## Extracted entries

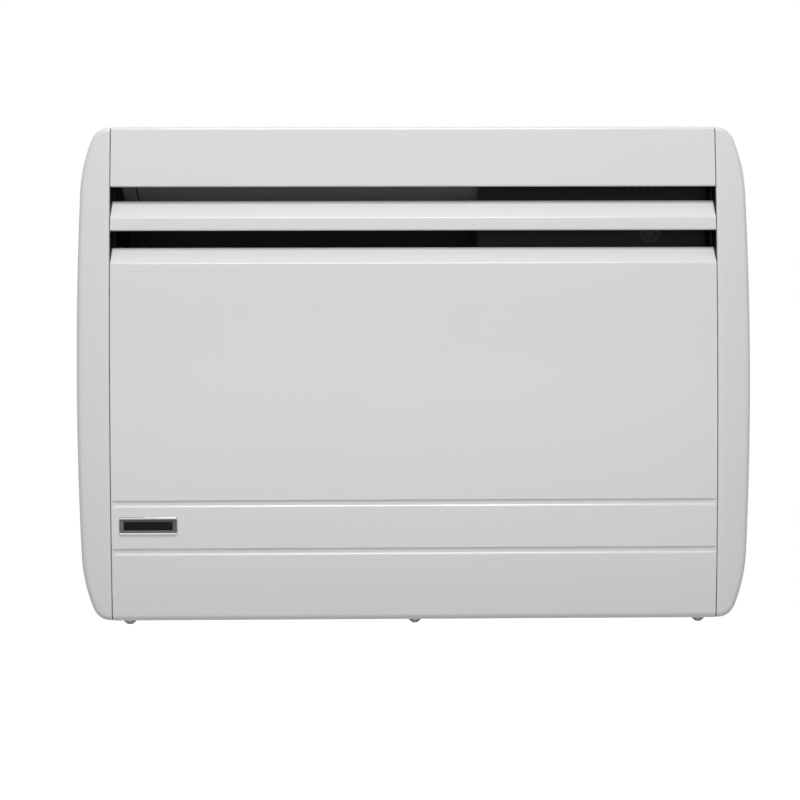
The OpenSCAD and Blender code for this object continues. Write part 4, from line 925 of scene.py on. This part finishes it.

--

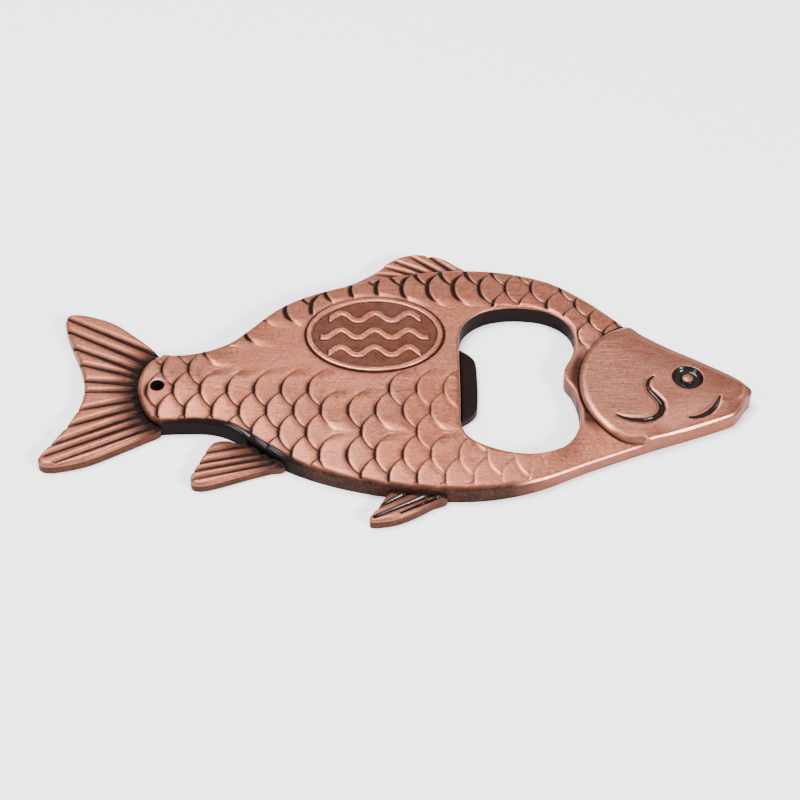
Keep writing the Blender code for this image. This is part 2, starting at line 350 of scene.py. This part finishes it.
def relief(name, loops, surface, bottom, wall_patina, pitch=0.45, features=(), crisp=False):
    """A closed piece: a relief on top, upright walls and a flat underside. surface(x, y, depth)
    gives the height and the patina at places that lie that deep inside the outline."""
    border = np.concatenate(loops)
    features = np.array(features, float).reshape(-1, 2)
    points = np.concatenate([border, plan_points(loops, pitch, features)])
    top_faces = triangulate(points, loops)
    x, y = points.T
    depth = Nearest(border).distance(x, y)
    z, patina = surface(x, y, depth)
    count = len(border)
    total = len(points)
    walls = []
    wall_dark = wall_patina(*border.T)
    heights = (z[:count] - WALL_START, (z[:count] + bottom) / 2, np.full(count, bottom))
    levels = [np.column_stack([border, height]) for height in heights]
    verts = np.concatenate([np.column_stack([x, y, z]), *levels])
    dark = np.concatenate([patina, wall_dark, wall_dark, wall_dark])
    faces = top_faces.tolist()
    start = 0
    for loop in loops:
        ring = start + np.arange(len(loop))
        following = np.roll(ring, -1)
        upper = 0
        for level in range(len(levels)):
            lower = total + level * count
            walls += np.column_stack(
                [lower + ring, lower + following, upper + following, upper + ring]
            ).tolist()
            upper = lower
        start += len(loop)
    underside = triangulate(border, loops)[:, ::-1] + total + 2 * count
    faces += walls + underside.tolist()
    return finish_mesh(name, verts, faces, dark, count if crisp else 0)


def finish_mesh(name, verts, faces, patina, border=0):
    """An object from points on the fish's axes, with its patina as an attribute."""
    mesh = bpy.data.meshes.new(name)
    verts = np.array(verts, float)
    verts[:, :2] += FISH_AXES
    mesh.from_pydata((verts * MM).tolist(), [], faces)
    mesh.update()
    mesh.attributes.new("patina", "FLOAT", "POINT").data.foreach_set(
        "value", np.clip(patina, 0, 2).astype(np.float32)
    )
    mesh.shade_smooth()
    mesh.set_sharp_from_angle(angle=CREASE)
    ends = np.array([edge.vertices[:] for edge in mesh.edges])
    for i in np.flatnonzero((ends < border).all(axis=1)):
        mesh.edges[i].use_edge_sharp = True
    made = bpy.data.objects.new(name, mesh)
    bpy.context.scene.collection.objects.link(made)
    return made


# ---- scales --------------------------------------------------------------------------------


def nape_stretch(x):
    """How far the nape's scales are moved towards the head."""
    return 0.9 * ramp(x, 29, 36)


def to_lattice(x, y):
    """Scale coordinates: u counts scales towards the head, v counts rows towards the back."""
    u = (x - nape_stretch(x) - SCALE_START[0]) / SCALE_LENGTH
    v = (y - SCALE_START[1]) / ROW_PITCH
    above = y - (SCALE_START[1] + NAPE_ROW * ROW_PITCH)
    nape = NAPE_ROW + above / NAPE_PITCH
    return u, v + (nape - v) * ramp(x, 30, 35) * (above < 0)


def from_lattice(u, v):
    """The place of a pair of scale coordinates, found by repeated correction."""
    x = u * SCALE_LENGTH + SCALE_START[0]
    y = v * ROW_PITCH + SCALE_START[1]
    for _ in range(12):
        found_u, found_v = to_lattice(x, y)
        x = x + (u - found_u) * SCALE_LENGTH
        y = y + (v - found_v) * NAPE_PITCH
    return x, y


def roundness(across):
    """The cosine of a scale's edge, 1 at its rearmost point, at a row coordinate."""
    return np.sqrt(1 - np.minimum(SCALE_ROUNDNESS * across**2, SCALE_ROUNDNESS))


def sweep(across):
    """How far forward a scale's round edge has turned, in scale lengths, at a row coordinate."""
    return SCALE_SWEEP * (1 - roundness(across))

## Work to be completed
Every line that holds the word "Blender" counts once; state the total number of such lines and nothing else.

## Task answer
2